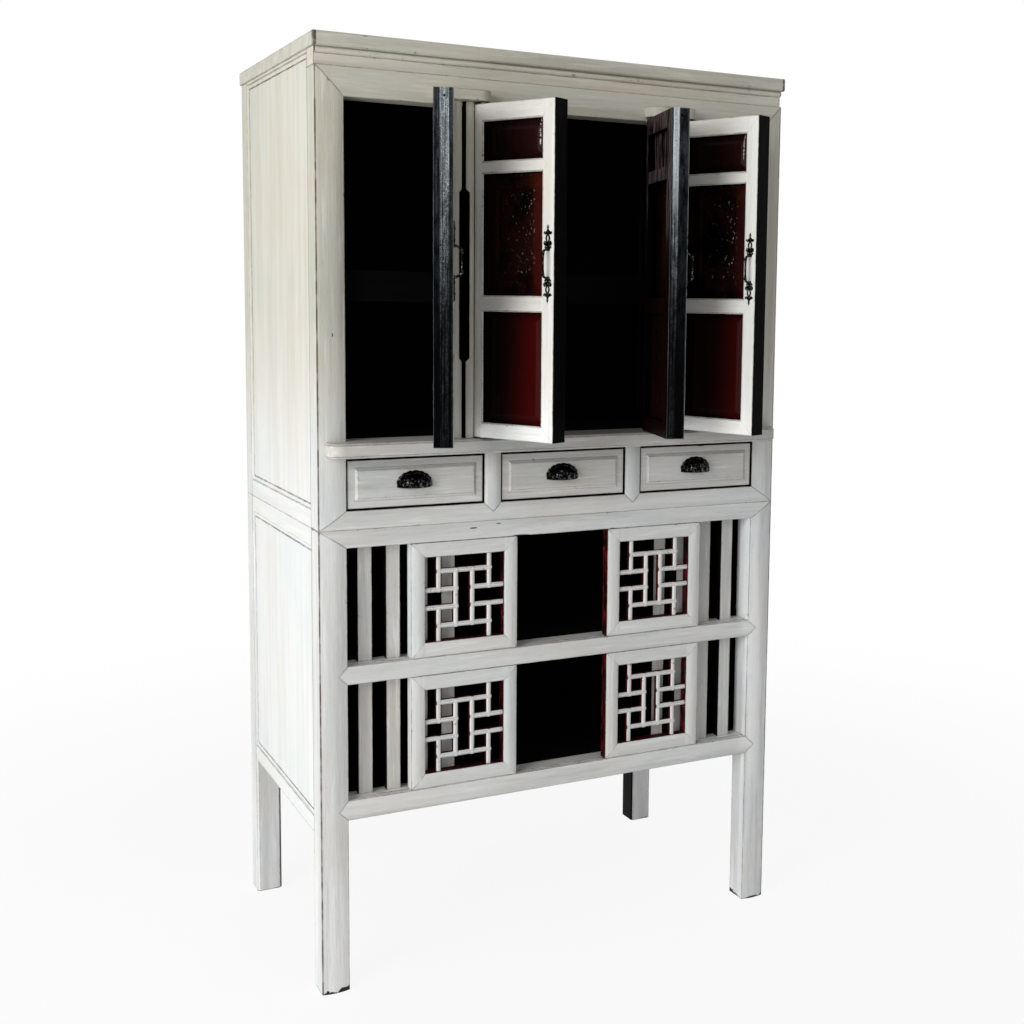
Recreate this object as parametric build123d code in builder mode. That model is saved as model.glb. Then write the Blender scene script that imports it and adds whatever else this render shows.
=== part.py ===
from build123d import *
import os
from math import cos, radians, sin

os.makedirs("parts", exist_ok=True)

# Two-part kitchen cupboard: an upper case with four pivoting doors over three drawers, stacked
# on a lower case on legs with two tiers of sliding lattice doors between fixed slats.
# Millimetres. X to the right, Y to the back, Z up, floor at Z = 0.

# ------------------------------------------------------------------ driving sizes
# the whole carcass
WIDTH = 1060.0            # over the outer faces of the posts
DEPTH = 605.0             # from the posts' front faces to their back faces
POST = 56.0               # square posts
CROWN = 4.0               # rise of the rounded front faces over their edges
GLUE_LINE = 0.2           # hairline between members that are jointed inside one sub-assembly
POST_EDGE = 5.0           # chamfer on the back posts
OVERCUT = 1.0             # how far a cutting shape passes beyond what it cuts
RAIL_THICK = 30.0         # side and back rails
BACK_SET = 8.0            # back rails behind the posts' back faces
PANEL_THICK = 10.0        # side and back panels
PANEL_SET = 3.0           # side panels behind the posts' outer faces
BEAD_IN = 9.0             # bead line inside a side panel's edge
BEAD_CUT = 2.0            # width and depth of the groove that makes the bead
BOARD_THICK = 18.0        # shelves and floors

# lower case, from the floor up
LEG_CLEAR = 356.0         # floor to the front bottom rail
BOTTOM_RAIL = 40.0
MIDDLE_RAIL = 37.0
LOWER_TOP_RAIL = 36.5
LOWER_HEIGHT = 947.0
SIDE_LEG_CLEAR = 324.0    # floor to the side bottom rails
SIDE_BOTTOM_RAIL = 33.0

# sliding lattice doors and fixed slats
SLIDER_THICK = 25.0
SLIDER_SET = 3.0          # behind the rails' crowns
SLIDER_FRAME = 30.0       # width of the mitred frame
SLIDER_CROWN = 3.0
SLIDER_PLAY = 3.0         # a door is this much narrower than its half of the middle bay
SLIDER_TOP_GAP = 1.2
RUN_GAP = 0.3             # gap under what slides or turns on its seat
SLIDER_REST = 107.0       # from the middle of the cupboard to each open door's inner edge
TONGUE_THICK = 8.0
TONGUE_HIGH = 6.0
GROOVE_THICK = 9.0
GROOVE_DEEP = 8.0
LATTICE_BAR = 10.0
LATTICE_BEVEL = 3.0
LATTICE_THICK = 12.0
LATTICE_SET = 6.0         # lattice face behind the frame's crown
LATTICE_OUTER = 0.18      # bar lines as shares of the opening
LATTICE_INNER = 0.395
SLATS_A_SIDE = 4
SLAT_WIDE = 29.0
SLAT_THICK = 15.0
SLAT_SET = 32.0

# upper case, from the joint up
BASE_RAIL = 37.0
DRAWER_OPENING = 108.0
SILL = 30.0
DOOR_OPENING = 661.0
HEAD_RAIL = 56.0
FRIEZE = 22.0
FRIEZE_SET = 10.0
CORNICE_BEAD = 12.0
CORNICE_BEAD_RISE = 6.0
TOP_BOARD = 27.0
TOP_FRONT = 5.0           # top board beyond the posts at the front
TOP_SIDE = 3.0            # and at each side
TOP_EDGE_R = 4.0
SIDE_LIP = 6.0            # lip of the side top rail over the panel
SIDE_HEAD_RAIL = 30.0

# sill, pivot blocks and pivot posts
SILL_OUT = 38.0           # nose in front of the posts
SILL_HORN = 44.0          # horn past the post's inner edge
SILL_CORNER = 30.0
SILL_NOSE_EDGE = 4.0
BLOCK_WIDE = 116.0
BLOCK_HIGH = 21.0
BLOCK_OUT = 39.0
BLOCK_CORNER = 30.0
BLOCK_RISE = 7.0          # block's underside over the head rail's lower edge
PIVOT_POST_WIDE = 44.0
PIVOT_POST_OUT = 20.0
PIVOT_POST_IN = 18.0
PIVOT_CROWN = 3.5         # rise of each strip's rounded face
SLOT = 8.7                # slot between the two strips of a pivot post
NOTCH = 22.0              # the slot where it widens
NOTCH_LOW = 155.0         # from the sill's top to the widening
NOTCH_HIGH = 342.0

# pivoting doors
LEAF_THICK = 37.0
PIVOT_OUT = 20.0          # pivot axis in front of the posts' faces
PIVOT_GAP = 1.0           # between the round hinge edge and the pivot post
MEETING_GAP = 4.0         # between the two doors that meet in the middle
LEAF_LIFT = 3.0           # under the door
LEAF_LAP = 2.0            # door over the head rail
HINGE_STILE = 32.0
FREE_STILE = 32.0
LEAF_TOP_RAIL = 35.0
LEAF_UPPER_CROSS = 25.0
LEAF_LOWER_CROSS = 32.0
LEAF_BOTTOM_RAIL = 31.0
TOP_PANEL = 77.0          # height of the top panel
LOW_PANEL = 222.0         # height of the bottom panel
LEAF_EDGE = 2.0           # chamfer along the frame's openings and its free edge
LEAF_PANEL = 10.0         # thickness of a door panel's board
LEAF_PANEL_SET = 14.0     # board's face behind the frame's face
FIELD_RISE = 6.0
FIELD_ROOT = 1.0          # how deep a raised field is rooted in its board
FIELD_MARGIN = 4.0
FIELD_BEVEL = 14.0
CARVED_MARGIN = 10.0
CARVED_BEVEL = 12.0
DOWEL_R = 6.0
DOWEL_PLAY = 0.4
SOCKET_DEEP = 16.0
DOWEL_UP = 14.0           # dowel inside the block
OPEN_A = 68.5             # the doors stand open by these angles, left to right
OPEN_B = 63.0
OPEN_C = 75.5
OPEN_D = 68.0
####
» Directions for this task
From the listing above, extract every line exactly as it stands.

» Written answer
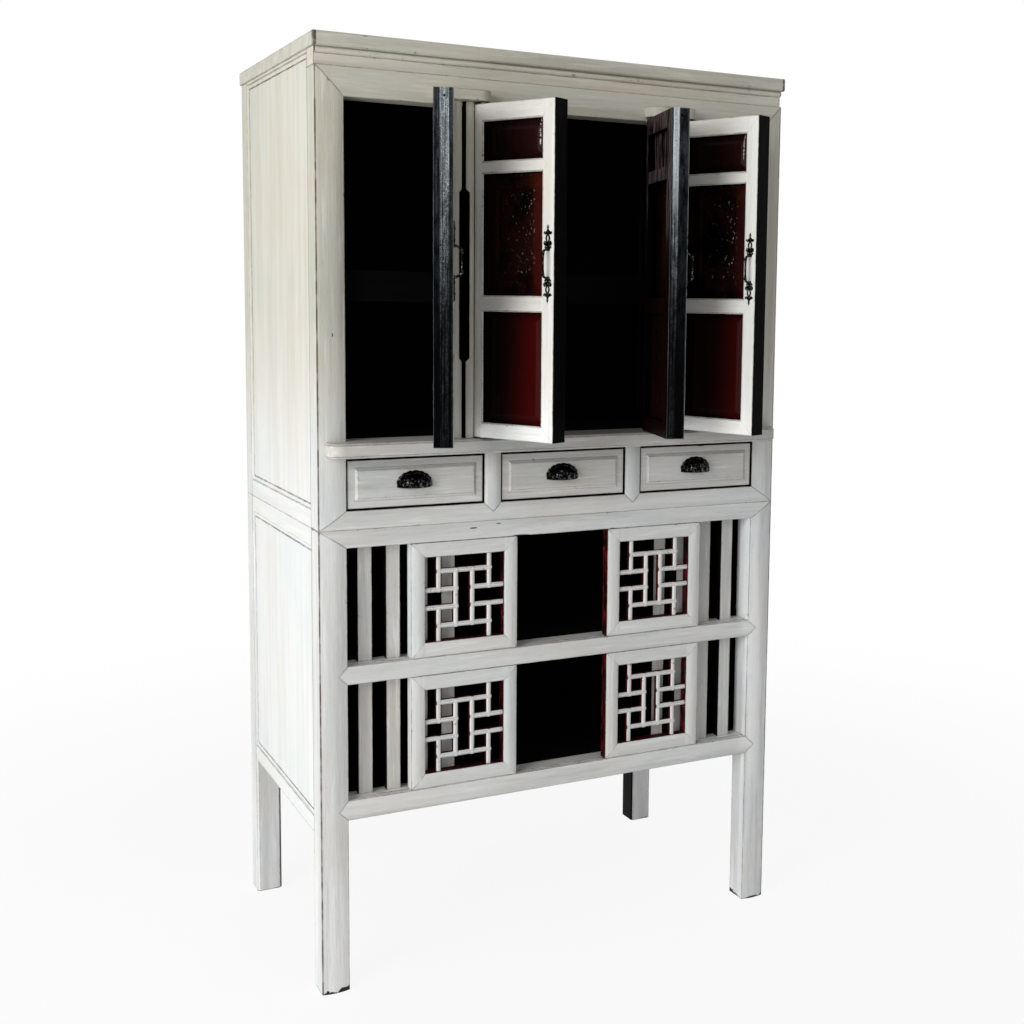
Recreate this object as parametric build123d code in builder mode. That model is saved as model.glb. Then write the Blender scene script that imports it and adds whatever else this render shows.
=== part.py ===
from build123d import *
import os
from math import cos, radians, sin

os.makedirs("parts", exist_ok=True)

# Two-part kitchen cupboard: an upper case with four pivoting doors over three drawers, stacked
# on a lower case on legs with two tiers of sliding lattice doors between fixed slats.
# Millimetres. X to the right, Y to the back, Z up, floor at Z = 0.

# ------------------------------------------------------------------ driving sizes
# the whole carcass
WIDTH = 1060.0            # over the outer faces of the posts
DEPTH = 605.0             # from the posts' front faces to their back faces
POST = 56.0               # square posts
CROWN = 4.0               # rise of the rounded front faces over their edges
GLUE_LINE = 0.2           # hairline between members that are jointed inside one sub-assembly
POST_EDGE = 5.0           # chamfer on the back posts
OVERCUT = 1.0             # how far a cutting shape passes beyond what it cuts
RAIL_THICK = 30.0         # side and back rails
BACK_SET = 8.0            # back rails behind the posts' back faces
PANEL_THICK = 10.0        # side and back panels
PANEL_SET = 3.0           # side panels behind the posts' outer faces
BEAD_IN = 9.0             # bead line inside a side panel's edge
BEAD_CUT = 2.0            # width and depth of the groove that makes the bead
BOARD_THICK = 18.0        # shelves and floors

# lower case, from the floor up
LEG_CLEAR = 356.0         # floor to the front bottom rail
BOTTOM_RAIL = 40.0
MIDDLE_RAIL = 37.0
LOWER_TOP_RAIL = 36.5
LOWER_HEIGHT = 947.0
SIDE_LEG_CLEAR = 324.0    # floor to the side bottom rails
SIDE_BOTTOM_RAIL = 33.0

# sliding lattice doors and fixed slats
SLIDER_THICK = 25.0
SLIDER_SET = 3.0          # behind the rails' crowns
SLIDER_FRAME = 30.0       # width of the mitred frame
SLIDER_CROWN = 3.0
SLIDER_PLAY = 3.0         # a door is this much narrower than its half of the middle bay
SLIDER_TOP_GAP = 1.2
RUN_GAP = 0.3             # gap under what slides or turns on its seat
SLIDER_REST = 107.0       # from the middle of the cupboard to each open door's inner edge
TONGUE_THICK = 8.0
TONGUE_HIGH = 6.0
GROOVE_THICK = 9.0
GROOVE_DEEP = 8.0
LATTICE_BAR = 10.0
LATTICE_BEVEL = 3.0
LATTICE_THICK = 12.0
LATTICE_SET = 6.0         # lattice face behind the frame's crown
LATTICE_OUTER = 0.18      # bar lines as shares of the opening
LATTICE_INNER = 0.395
SLATS_A_SIDE = 4
SLAT_WIDE = 29.0
SLAT_THICK = 15.0
SLAT_SET = 32.0

# upper case, from the joint up
BASE_RAIL = 37.0
DRAWER_OPENING = 108.0
SILL = 30.0
DOOR_OPENING = 661.0
HEAD_RAIL = 56.0
FRIEZE = 22.0
FRIEZE_SET = 10.0
CORNICE_BEAD = 12.0
CORNICE_BEAD_RISE = 6.0
TOP_BOARD = 27.0
TOP_FRONT = 5.0           # top board beyond the posts at the front
TOP_SIDE = 3.0            # and at each side
TOP_EDGE_R = 4.0
SIDE_LIP = 6.0            # lip of the side top rail over the panel
SIDE_HEAD_RAIL = 30.0

# sill, pivot blocks and pivot posts
SILL_OUT = 38.0           # nose in front of the posts
SILL_HORN = 44.0          # horn past the post's inner edge
SILL_CORNER = 30.0
SILL_NOSE_EDGE = 4.0
BLOCK_WIDE = 116.0
BLOCK_HIGH = 21.0
BLOCK_OUT = 39.0
BLOCK_CORNER = 30.0
BLOCK_RISE = 7.0          # block's underside over the head rail's lower edge
PIVOT_POST_WIDE = 44.0
PIVOT_POST_OUT = 20.0
PIVOT_POST_IN = 18.0
PIVOT_CROWN = 3.5         # rise of each strip's rounded face
SLOT = 8.7                # slot between the two strips of a pivot post
NOTCH = 22.0              # the slot where it widens
NOTCH_LOW = 155.0         # from the sill's top to the widening
NOTCH_HIGH = 342.0

# pivoting doors
LEAF_THICK = 37.0
PIVOT_OUT = 20.0          # pivot axis in front of the posts' faces
PIVOT_GAP = 1.0           # between the round hinge edge and the pivot post
MEETING_GAP = 4.0         # between the two doors that meet in the middle
LEAF_LIFT = 3.0           # under the door
LEAF_LAP = 2.0            # door over the head rail
HINGE_STILE = 32.0
FREE_STILE = 32.0
LEAF_TOP_RAIL = 35.0
LEAF_UPPER_CROSS = 25.0
LEAF_LOWER_CROSS = 32.0
LEAF_BOTTOM_RAIL = 31.0
TOP_PANEL = 77.0          # height of the top panel
LOW_PANEL = 222.0         # height of the bottom panel
LEAF_EDGE = 2.0           # chamfer along the frame's openings and its free edge
LEAF_PANEL = 10.0         # thickness of a door panel's board
LEAF_PANEL_SET = 14.0     # board's face behind the frame's face
FIELD_RISE = 6.0
FIELD_ROOT = 1.0          # how deep a raised field is rooted in its board
FIELD_MARGIN = 4.0
FIELD_BEVEL = 14.0
CARVED_MARGIN = 10.0
CARVED_BEVEL = 12.0
DOWEL_R = 6.0
DOWEL_PLAY = 0.4
SOCKET_DEEP = 16.0
DOWEL_UP = 14.0           # dowel inside the block
OPEN_A = 68.5             # the doors stand open by these angles, left to right
OPEN_B = 63.0
OPEN_C = 75.5
OPEN_D = 68.0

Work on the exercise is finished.